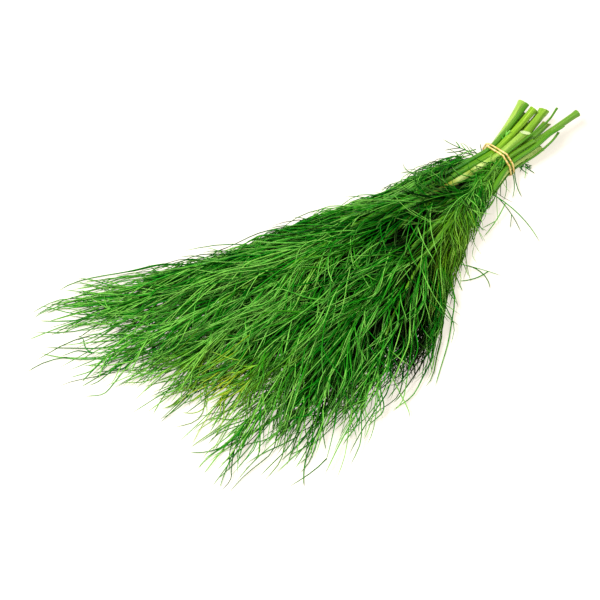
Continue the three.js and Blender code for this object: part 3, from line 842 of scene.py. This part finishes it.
# A ribbed stalk along a line from its cut foot, with a hollow cut face and a pointed far end.
def stalkPiece(name, nodeName, line, radius, tone, seed, sides=stalkShape["sides"], flatness=1.0):
    rng, shape = np.random.default_rng(seed), stalkShape
    slant, longer, fuller = stemEnds.get(name, otherEnds)
    lineRun = runAlong(line)
    length = lineRun[-1]
    spaced = np.linspace(shape["evenFrom"], length, int(length / shape["spacing"]))
    run = np.concatenate([shape["cutRings"], spaced])
    rings, share = len(run), run / length
    middle = smoothCurve(line, share)
    size = np.interp(share, lineRun / length, radius) * fuller
    size = size * (1 + shape["flare"] * np.exp(-run / shape["flareRun"]))
    size = size * (1 + shape["swell"] * np.sin(share * shape["swells"] + rng.uniform(0, 6)))
    tangent = unit(np.gradient(middle, axis=0))
    across = unit(np.cross(tangent, [0, 0, 1.0]))
    out = np.cross(across, tangent)
    angle = ringAngles(sides)
    ribs = max(5, sides // 3)
    ribbing = 1 + shape["ribDepth"] * np.cos(ribs * angle + rng.uniform(0, 6))
    ribbing = ribbing + rng.normal(0, shape["ribUneven"], sides)
    shell = (middle[:, None] + size[:, None, None] * ribbing[None, :, None]
             * (np.cos(angle)[None, :, None] * across[:, None]
                + flatness * np.sin(angle)[None, :, None] * out[:, None]))
    # the knife went through at a slant, and a little to one side
    back = slant * np.sin(angle) + rng.uniform(*shape["sideSlant"]) * np.cos(angle)
    back = size[0] * back - longer
    shell[1:] += np.maximum(back[None] + shape["ringGap"] - run[1:, None], 0)[:, :, None] * tangent[0]
    shell[0] += back[:, None] * tangent[0]
    into = tangent[0] * shape["hollow"] * size[0]
    heart = shell[0].mean(0)
    face = [heart + (shell[0] - heart) * wide + into * deep for wide, deep in shape["cutFace"]]
    vertices = np.concatenate([shell.reshape(-1, 3), shell[0], *face, [heart + into],
                               [middle[-1] + tangent[-1] * size[-1]]])
    k = np.arange(sides)
    m = (k + 1) % sides
    n = np.arange(rings - 1)[:, None] * sides
    faces = [facesOf(n + k, n + m + sides, n + m), facesOf(n + k, n + k + sides, n + m + sides)]
    for level in range(len(face)):
        first = (rings + level) * sides
        faces += [facesOf(first + k, first + m, first + sides + m),
                  facesOf(first + k, first + sides + m, first + sides + k)]
    last, inner, centre = ((rings + level) * sides for level in (-1, len(face), len(face) + 1))
    faces += [facesOf(inner + k, inner + m, centre), facesOf(last + k, centre + 1, last + m)]

    around = np.concatenate([np.tile(angle, rings + 1 + len(face)), [0, 0]])
    distance = np.concatenate([np.repeat(run, sides), np.zeros((1 + len(face)) * sides + 1), [length]])
    cut = np.concatenate([np.zeros(rings * sides), np.repeat(shape["pith"], sides), [1, 0]])
    fading, (footGreen, footPale, topGreen) = stalkFading, tone
    greening = smoothStep(*fading["lateGreening"].get(name, fading["greening"]), distance)
    green = footGreen + (topGreen - footGreen) * greening + fading["greenSides"] * np.cos(2 * around + 1)
    seat = rng.uniform(0, 50)
    pale = footPale * (1 - smoothStep(*fading["paleness"], distance))
    dry = np.zeros(len(distance))
    # Marks are strongest on the upper left side, which faces the key lamp; on the pale marks this makes a
    # painted highlight.
    uneven = 1 + fading["marksToLitSide"] * (np.cos(around - 1) - 1)
    for kind, at, wide, much in stemMarks.get(name, ()):
        mark = much * np.exp(-((distance - at) / wide) ** 2) * uneven
        pale, dry = (pale + mark, dry) if kind == "paleAndHighlight" else (pale, dry + mark)
    return makePiece(name, nodeName, stalkMaterial, vertices, np.concatenate(faces),
                     {"ribX": np.cos(around) + seat, "ribY": np.sin(around),
                      "along": distance / stalkLook["stripeLength"], "green": np.clip(green, 0, 1),
                      "pale": np.clip(pale, 0, 1), "dry": np.clip(dry, 0, 1), "cut": cut})


for number, sprig in enumerate(sprigs, 1):
    triangles += stalkPiece(f"stem_{number:02d}", f"stalk_{number:02d}", sprig["stalk"],
                            sprig["thick"] / cornerShare, stalkTones[number - 1], 7000 + number)

# The thin leaf stalks, with the width along the foot. The second one is a flat blade.
leafStalks = {
    1: {"flatness": 1.0, "width": 1.1, "foot": [(0, 1.0)]},
    2: {"flatness": 0.45, "width": 1.7, "foot": [(0, 0.2), (2, 0.45), (9, 1.0)]},
    3: {"flatness": 1.0, "width": 1.1, "foot": [(0, 1.0)]},
}
leafStalkSides, leafStalkTone = 12, (0.75, 0.0, 0.8)
for number, blade in leafStalks.items():
    middles, low, high = outlinesOf(f"petiole_{number}")
    narrowing = np.interp(middles[0, 0] - middles[:, 0], *zip(*blade["foot"]))
    radius = (high[:, 2] - low[:, 2]) / 2 * blade["width"] * narrowing
    triangles += stalkPiece(f"leaf_stalk_{number}", f"petiole_{number}", middles, radius,
                            leafStalkTone, 7100 + number, leafStalkSides, blade["flatness"])
print("stalks:", triangles, "triangles so far")

# A doubled loop with a rounded square section.
bandShape = {
    "radius": 0.62, "fullness": 0.92, "corners": 3,  # 2 would make the section round
    "gap": 0.2, "spread": 1.35, "skew": 0.45, "smoothing": 6, "aboveTable": 0.05, "steps": 420, "sides": 12,
    "lift": 1.55, "liftPower": 7, "crossing": 0.1,  # where one turn rises over the other
}


def bandPiece():
    shape = bandShape
    stems = [(sprig["stalk"], sprig["thick"]) for sprig in sprigs]
    for number in leafStalks:
        middles, low, high = outlinesOf(f"petiole_{number}")
        stems.append((middles, np.full(len(middles), (high[0, 2] - low[0, 2]) / 2)))
    atTie = []  # each stem's place and half thickness under the band
    for line, thick in stems:
        y, z, half = (np.interp(tieX, line[::-1, 0], part[::-1]) for part in (line[:, 1], line[:, 2], thick))
        atTie.append([y - tieY, z, half])
    atTie = np.array(atTie)

    # how far the stems reach from the middle of the tie in a direction
    def reachOf(angle):
        return (atTie[:, :1] * np.cos(angle) + atTie[:, 1:2] * np.sin(angle) + atTie[:, 2:]).max(0)

    steps, sides, small = shape["steps"], shape["sides"], 1e-3
    angle = ringAngles(steps, 2)
    turn = (angle - shape["crossing"]) / 2
    over = shape["lift"] * np.maximum(0, np.cos(turn)) ** shape["liftPower"]
    reach = reachOf(angle) + shape["radius"] + shape["gap"] + over
    slope = (reachOf(angle + small) - reachOf(angle - small)) / (2 * small)
    path = np.stack([tieX + (shape["spread"] + shape["skew"] * np.sin(angle)) * np.sin(turn),
                     tieY + reach * np.cos(angle) - slope * np.sin(angle),
                     reach * np.sin(angle) + slope * np.cos(angle)], 1)
    for _ in range(shape["smoothing"]):
        path = (np.roll(path, 1, 0) + 2 * path + np.roll(path, -1, 0)) / 4
    path[:, 2] = np.maximum(path[:, 2], shape["radius"] + shape["aboveTable"])
    tangent = unit(np.roll(path, -1, 0) - np.roll(path, 1, 0))
    side = unit(np.array([1.0, 0, 0]) - tangent * tangent[:, :1])
    out = np.cross(tangent, side)
    along, up = np.cos(ringAngles(sides)), np.sin(ringAngles(sides))
    power = shape["corners"]
    square = shape["radius"] / (np.abs(along) ** power + np.abs(up) ** power) ** (1 / power)
    ring = (square * along)[None, :, None] * side[:, None] + (square * up)[None, :, None] * out[:, None]
    vertices = (path[:, None] + ring * shape["fullness"]).reshape(-1, 3)
    k, n = np.arange(sides), np.arange(steps)[:, None]
    a, b = n * sides + k, n * sides + (k + 1) % sides
    c, d = ((n + 1) % steps) * sides + k, ((n + 1) % steps) * sides + (k + 1) % sides
    faces = np.concatenate([facesOf(a, b, d), facesOf(a, d, c)])
    return makePiece("elastic_band", "rubber_band", rubberMaterial, vertices, faces, {})


triangles += bandPiece()
print("band:", triangles, "triangles so far")

view = {"azimuth": -45, "elevation": 54, "distance": 950, "lens": 95, "aim": (-48.8, -8.0, 9.0),
        "sensor": 36, "sees": 20}
azimuth, elevation = math.radians(view["azimuth"]), math.radians(view["elevation"])
back = np.array([math.sin(azimuth) * math.cos(elevation), -math.cos(azimuth) * math.cos(elevation),
                 math.sin(elevation)])
camera = addObject("camera", bpy.data.cameras.new("camera"))
camera.data.lens = view["lens"]
camera.data.sensor_width = view["sensor"]
camera.data.clip_end = view["sees"]  # metres
camera.location = ((np.array(view["aim"]) + back * view["distance"]) * mm).tolist()
camera.rotation_euler = (math.radians(90 - view["elevation"]), 0, azimuth)
bpy.context.scene.camera = camera

# White card, matt. It glows a little, so that it stays pale under soft shadows.
cardLook = {"half": 3, "colour": "aaa69e", "roughness": 0.9, "glow": "fff6ea", "glowStrength": 0.66}
half = cardLook["half"]
tableMesh = bpy.data.meshes.new("table")
tableMesh.from_pydata([(-half, -half, 0), (half, -half, 0), (half, half, 0), (-half, half, 0)], [],
                      [(0, 1, 2, 3)])
table = addObject("table", tableMesh)
tableMaterial, tree = newMaterial("white_card")
surface = addNode(tree, "BsdfPrincipled", {
    "Base Color": toLinear(cardLook["colour"]), "Roughness": cardLook["roughness"],
    "Specular IOR Level": 0.0, "Emission Color": toLinear(cardLook["glow"]),
    "Emission Strength": cardLook["glowStrength"]})
addNode(tree, "OutputMaterial", {"Surface": surface[0]})
tableMesh.materials.append(tableMaterial)

# Soft studio light: a pale surround and two square lamps, in metres and watts.
surround = {"colour": (1, 0.97, 0.93, 1), "strength": 0.58}
lamps = {
    "key": {"place": (-0.6, 0.5, 1.3), "size": 0.8, "power": 57},
    "fill": {"place": (0.6, -0.9, 1.4), "size": 1.2, "power": 24},
}
world = bpy.data.worlds.new("studio")
world.use_nodes = True
background = world.node_tree.nodes["Background"]
background.inputs["Color"].default_value = surround["colour"]
background.inputs["Strength"].default_value = surround["strength"]
bpy.context.scene.world = world
for name, lamp in lamps.items():
    light = addObject(name, bpy.data.lights.new(name, "AREA"))
    light.data.size = lamp["size"]
    light.data.energy = lamp["power"]
    light.location = lamp["place"]
    towards = -np.array(lamp["place"])
    light.rotation_euler = (math.atan2(math.hypot(*towards[:2]), -towards[2]), 0,
                            math.atan2(towards[0], -towards[1]))

bpy.context.scene.view_settings.view_transform = "Standard"
print("table, light and camera ready")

□ □ □ □ □

• _TASK INSTRUCTIONS_:
Find the word "part" in the data and show each line that holds it.

• _ANSWER FOR THE TASK_:
Continue the three.js and Blender code for this object: part 3, from line 842 of scene.py. This part finishes it.
        y, z, half = (np.interp(tieX, line[::-1, 0], part[::-1]) for part in (line[:, 1], line[:, 2], thick))